Only the ones that don't matter, but make for good sound bites. On the actual important topics, both halves of our oligarchic regime enthusiastically agree:

  1. Both parties love the PATRIOT Act, warrantless wiretapping and Gitmo.
  2. Both parties think corporate "rights" -- particularly "imaginary property" -- are more important than the real property rights of actual people.
  3. Both parties love pork and wealth redistribution (albeit not necessarily to the same groups).
  4. Both parties love Federal control, and hate Federalism (i.e., separation of powers between the Federal government and the States).
  5. Both parties abuse the Commerce Clause and the Elastic Clause.
  6. Both parties feel free to ignore various parts of the Bill of Rights.
  7. Both parties are big fans of restrictive ballot access laws, gerrymandering and first-past-the-post voting systems (to hamstring third parties).

And that's just off the top of my head, not anywhere close to a complete list.

Comment Re:Hmmmm ... (Score 1) 355

If the science can be discredited, should the federal government really be using it to impose burdensome regulations onto the public?

There's a difference between "actually discredited, according to a reasonable person's opinion" and "'discredited' as an excuse for a biased person to ignore it." With this law, we're talking about the latter situation.

In particular, the Republican goal is to make the burden of proof for climate change so high -- by eliminating consideration of "non-reproducible" data, like all historical climate records -- that in order to be allowed to regulate greenhouse gas emissions the EPA would have to construct two full-scale artificial Earths, build a civilization's worth of polluting industry on one, and wait 100 years to see what happens.

Comment Re:Bullets are OK, but... (Score 1) 247

Glass... is made from the most abundant stuff on earth.

Okay, so you're right: silica (SiO2) is made from the #1 (Oxygen) and #2 (Silicon) most common elements in Earth's crust.

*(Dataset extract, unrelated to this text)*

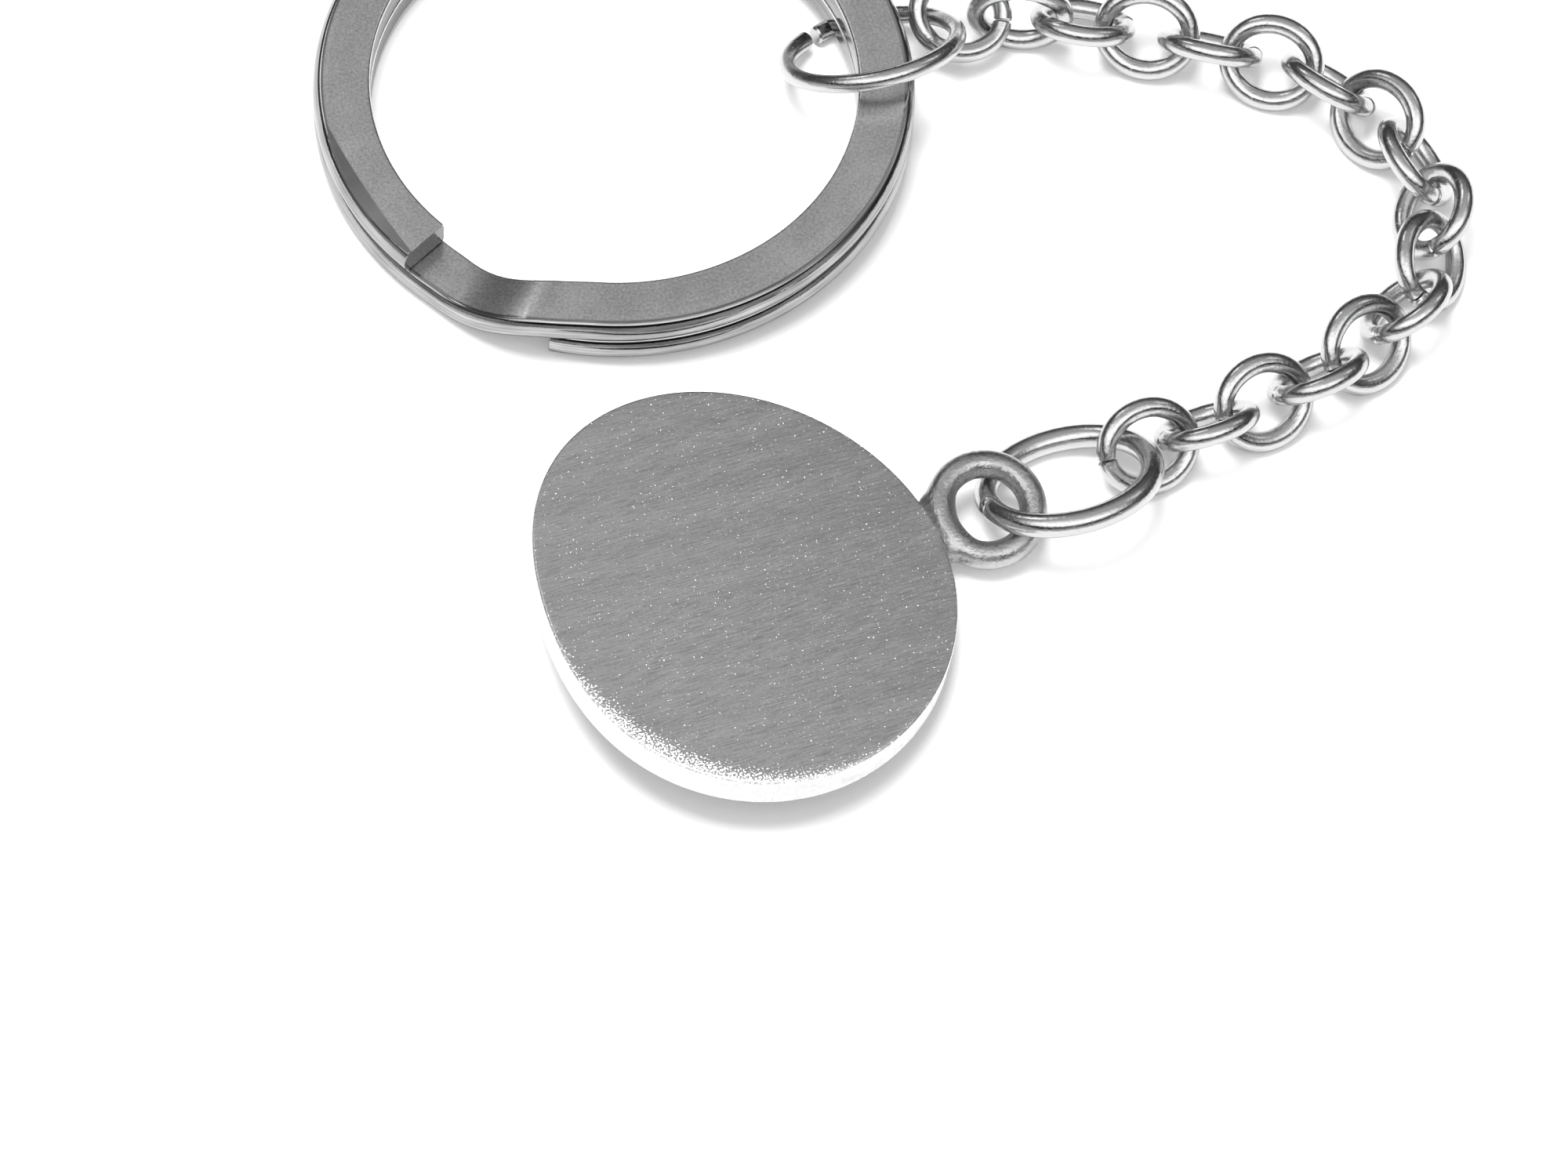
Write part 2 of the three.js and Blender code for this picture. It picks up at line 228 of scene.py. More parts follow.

But spinel (MgAl2O4) is made from #1, #3 (Aluminum) and #8 (Magnesium), which isn't bad either.

Of course, given that a big sheet of something like Sodium (#6) would probably be pretty damn expensive, I suspect that the abundance of the material's constituent elements is not necessarily the biggest factor in its price.

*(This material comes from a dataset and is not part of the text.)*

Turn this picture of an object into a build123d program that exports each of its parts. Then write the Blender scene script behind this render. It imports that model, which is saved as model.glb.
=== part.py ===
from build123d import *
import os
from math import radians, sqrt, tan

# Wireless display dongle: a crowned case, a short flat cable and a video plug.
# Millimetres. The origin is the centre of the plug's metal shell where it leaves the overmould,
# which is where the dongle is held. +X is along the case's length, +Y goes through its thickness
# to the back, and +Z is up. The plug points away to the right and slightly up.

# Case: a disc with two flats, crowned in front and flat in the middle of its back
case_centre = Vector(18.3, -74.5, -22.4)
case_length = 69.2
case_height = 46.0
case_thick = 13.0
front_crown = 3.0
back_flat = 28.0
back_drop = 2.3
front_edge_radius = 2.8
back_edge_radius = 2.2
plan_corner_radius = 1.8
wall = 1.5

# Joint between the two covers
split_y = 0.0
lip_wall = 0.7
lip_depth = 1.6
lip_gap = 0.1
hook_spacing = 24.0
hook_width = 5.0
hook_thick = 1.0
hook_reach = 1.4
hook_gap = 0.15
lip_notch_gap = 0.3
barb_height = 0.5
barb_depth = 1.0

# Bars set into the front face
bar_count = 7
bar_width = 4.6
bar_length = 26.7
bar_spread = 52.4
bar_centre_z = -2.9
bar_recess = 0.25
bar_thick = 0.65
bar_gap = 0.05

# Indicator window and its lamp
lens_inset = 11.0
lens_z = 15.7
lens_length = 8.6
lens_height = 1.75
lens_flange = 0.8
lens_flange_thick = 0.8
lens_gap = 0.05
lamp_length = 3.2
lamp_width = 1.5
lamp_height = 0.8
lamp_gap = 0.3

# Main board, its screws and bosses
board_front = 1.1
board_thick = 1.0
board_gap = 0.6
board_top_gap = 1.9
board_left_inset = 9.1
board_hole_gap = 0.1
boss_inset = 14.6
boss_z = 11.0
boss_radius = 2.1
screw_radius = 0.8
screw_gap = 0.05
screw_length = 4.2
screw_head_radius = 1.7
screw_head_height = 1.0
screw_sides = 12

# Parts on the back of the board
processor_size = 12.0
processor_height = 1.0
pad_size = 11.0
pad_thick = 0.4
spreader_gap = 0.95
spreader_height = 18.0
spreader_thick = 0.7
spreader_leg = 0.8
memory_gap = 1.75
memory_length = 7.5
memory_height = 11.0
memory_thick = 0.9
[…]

Comment Re:P.S. (Score 1) 355

The comments on that article are pretty interesting, most of them supporting the professor are along the lines of "These students absolutely are unprofessional! Who expects to keep their job after calling their boss a fucking moron?!"

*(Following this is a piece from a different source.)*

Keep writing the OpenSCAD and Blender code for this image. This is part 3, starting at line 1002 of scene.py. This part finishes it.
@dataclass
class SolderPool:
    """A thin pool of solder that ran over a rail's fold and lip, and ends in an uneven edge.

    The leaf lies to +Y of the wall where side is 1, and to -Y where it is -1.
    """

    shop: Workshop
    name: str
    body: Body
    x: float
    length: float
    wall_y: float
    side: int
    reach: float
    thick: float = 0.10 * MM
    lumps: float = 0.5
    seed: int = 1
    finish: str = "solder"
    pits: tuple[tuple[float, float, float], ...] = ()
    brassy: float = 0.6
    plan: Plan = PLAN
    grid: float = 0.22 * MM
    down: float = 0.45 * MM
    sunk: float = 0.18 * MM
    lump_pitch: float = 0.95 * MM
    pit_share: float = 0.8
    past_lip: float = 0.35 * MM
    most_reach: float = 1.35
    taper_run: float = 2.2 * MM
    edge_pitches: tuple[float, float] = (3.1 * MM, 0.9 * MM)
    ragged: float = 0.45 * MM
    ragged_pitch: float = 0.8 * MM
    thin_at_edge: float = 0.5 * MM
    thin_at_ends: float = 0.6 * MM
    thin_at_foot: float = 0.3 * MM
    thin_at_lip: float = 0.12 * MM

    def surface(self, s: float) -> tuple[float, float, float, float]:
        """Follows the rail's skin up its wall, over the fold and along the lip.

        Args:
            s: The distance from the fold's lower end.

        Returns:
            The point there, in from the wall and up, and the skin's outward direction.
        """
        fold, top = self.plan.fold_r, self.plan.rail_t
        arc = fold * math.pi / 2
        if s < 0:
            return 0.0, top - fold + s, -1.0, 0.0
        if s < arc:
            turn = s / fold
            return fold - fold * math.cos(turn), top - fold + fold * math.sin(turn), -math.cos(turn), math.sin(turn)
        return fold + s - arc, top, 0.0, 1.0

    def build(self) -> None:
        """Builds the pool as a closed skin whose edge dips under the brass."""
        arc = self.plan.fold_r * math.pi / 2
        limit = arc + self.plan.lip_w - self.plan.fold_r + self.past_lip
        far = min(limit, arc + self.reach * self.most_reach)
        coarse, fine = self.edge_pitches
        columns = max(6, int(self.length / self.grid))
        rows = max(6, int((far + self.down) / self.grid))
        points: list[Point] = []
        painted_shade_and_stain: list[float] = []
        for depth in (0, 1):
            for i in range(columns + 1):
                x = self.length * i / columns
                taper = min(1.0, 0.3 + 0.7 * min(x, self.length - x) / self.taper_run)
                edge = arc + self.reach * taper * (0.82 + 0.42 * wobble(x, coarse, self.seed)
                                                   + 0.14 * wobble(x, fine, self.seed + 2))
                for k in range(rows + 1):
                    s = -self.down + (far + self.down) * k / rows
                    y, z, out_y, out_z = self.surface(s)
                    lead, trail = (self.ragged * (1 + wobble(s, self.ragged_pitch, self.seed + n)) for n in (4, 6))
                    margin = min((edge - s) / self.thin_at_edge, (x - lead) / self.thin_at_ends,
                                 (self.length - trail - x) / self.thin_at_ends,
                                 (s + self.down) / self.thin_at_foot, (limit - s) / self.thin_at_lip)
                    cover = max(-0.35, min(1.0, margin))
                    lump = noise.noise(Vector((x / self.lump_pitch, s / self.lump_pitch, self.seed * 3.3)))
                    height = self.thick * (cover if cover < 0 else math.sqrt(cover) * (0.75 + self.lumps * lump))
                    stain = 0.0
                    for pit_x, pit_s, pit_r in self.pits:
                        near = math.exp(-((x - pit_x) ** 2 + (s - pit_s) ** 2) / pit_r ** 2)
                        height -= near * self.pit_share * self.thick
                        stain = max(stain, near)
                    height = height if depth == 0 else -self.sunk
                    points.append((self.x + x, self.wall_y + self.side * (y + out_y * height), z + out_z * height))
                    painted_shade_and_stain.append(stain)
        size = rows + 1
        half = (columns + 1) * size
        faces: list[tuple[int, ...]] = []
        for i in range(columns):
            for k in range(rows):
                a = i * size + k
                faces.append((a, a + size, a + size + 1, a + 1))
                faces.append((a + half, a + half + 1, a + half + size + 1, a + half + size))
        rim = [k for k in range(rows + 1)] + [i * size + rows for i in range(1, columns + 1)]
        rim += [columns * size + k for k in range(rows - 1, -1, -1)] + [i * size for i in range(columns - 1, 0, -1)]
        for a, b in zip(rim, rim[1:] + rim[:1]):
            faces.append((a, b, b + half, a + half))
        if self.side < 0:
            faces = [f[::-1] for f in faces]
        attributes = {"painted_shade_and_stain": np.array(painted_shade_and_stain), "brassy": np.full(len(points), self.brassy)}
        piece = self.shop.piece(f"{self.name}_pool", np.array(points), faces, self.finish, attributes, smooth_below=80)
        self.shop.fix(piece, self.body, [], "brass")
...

They seem to miss the point that as a management class, these students expect to BE the boss, and they expect that there will be no repercussions when they tell their employee that they're a fucking moron.

Furthermore, now that these people will pass and become managers, I wouldn't be surprised if one of these people texts an employee telling them he is firing her because she wouldn't sleep with him, then when he loses his lawsuit and his money he'll go around telling everyone how an ugly bitch ruined his life.

Comment Re:Talk about creating a demand (Score 1) 334

Really, hmm so you think the need to send boats out to the turbines to service them on a regular basis will have [an insignificant] effect ?

Yes. Moreover, any effect it did have would be worth it compared to the benefit of avoiding coal.

To make an analogy, coal emits more radiation per megawatt during its normal operation than nuclear power plants have released cumulatively, even including the worst disasters. Similarly, fossil fuel power (coal, oil, and natural gas) pollutes more in its normal operation than wind power would even during the biggest disaster possible.

Comment Re:Talk about creating a demand (Score 1) 334

Even if the concern is about other ships and the fuel they're using for propulsion, it's still not reasonable. After all, the ships can just go around the same way they avoid any other fixed obstacle (reefs, islands, whatever). It's certainly not a big enough issue to make it worth continuing to use a polluting form of power generation instead!